Connections are even more likely to be ignored when their relevance depends on future developments. Investors can solve this problem by communicating across asset classes to share information and pick up on relevant trends. Stephanie Niven says that working with colleagues in the real assets team opened up valuable insights for both groups.
Stephanie Niven:
Consulting with different asset-class specialists helps us identify potential opportunities. For example, we learnt from conversations with analysts in the real assets team that battery technology improvements were being made that expanded the opportunity set of data centres. We combined this with our own insight that battery technology was likely to improve further thanks to the investments being made elsewhere by the likes of electric vehicle companies and mobile phone developers. We subsequently invested in a renewable energy company as well as a data-centre operator.
Narrator:
Another example of the role of connected thinking in investment is the rising importance of environmental, social and governance (ESG) factors. Once considered a niche pursuit, ESG is now understood to be a vital part of the investment decision-making process across all asset classes. It can help deliver long-term value, offer insight into key risks and improve corporate performance on sustainability issues. On a wider scale, connected thinking on ESG is likely to play a major role in the global effort to tackle climate change and environmental collapse.
David Attenborough:
It’s difficult to overstate it. We are now so numerous, so powerful, so all pervasive, the mechanisms we have for destruction are so wholesale, and so frightening that we can actually just exterminate whole ecosystems without even noticing it.
Narrator:
The unmistakeable voice of Sir David Attenborough, speaking at the World Economic Forum at Davos in January. Attenborough argues that understanding the connectedness of the natural world and our role in it is crucially important if we are going to grasp how our own actions damage it – and the steps we need to take to preserve it.
David Attenborough:
[…] The connection between the natural world and the urban world, human society, has always since the industrial revolution been remote and widening, and we didn't realize the effects of what we were doing out there. But now we are seeing that almost everything we do has its echoes and has its duplications and inter implications across the natural world, so that we have now really to care for what we do because we can exterminate things without even knowing.

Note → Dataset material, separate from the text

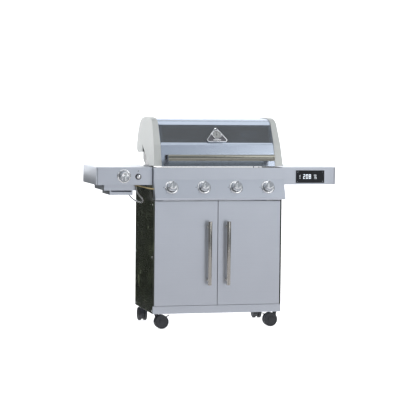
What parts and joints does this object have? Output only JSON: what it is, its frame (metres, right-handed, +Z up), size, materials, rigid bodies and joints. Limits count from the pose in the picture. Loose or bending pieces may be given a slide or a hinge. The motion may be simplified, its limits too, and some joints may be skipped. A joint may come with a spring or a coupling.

[…]We are one coherent ecosystem. It's not just a question of beauty or interest or wonder; it's the essential ingredient, the central part of human life is a healthy planet. We are in the danger of wrecking that. If we don't recognize those sort of connections that I've been describing, then the whole of the planet comes in hazard and we are destroying the natural world, and with it, ourselves.
Narrator:
To rescue the environment, carbon emissions will need to be drastically curtailed at source. This will require a coordinated effort between governments, markets and individuals. Appreciating our position in the network – and how our behaviour affects the other links in the chain – is a good starting point.
[Outro music]
Throughout history, from the deck of the Beagle to the innovation hub at Bell Labs, from the trading desk to the sports field, connected thinking has played a crucial role in bringing people together to solve problems. As we face up to climate change – the greatest challenge of all – it might just help save the world.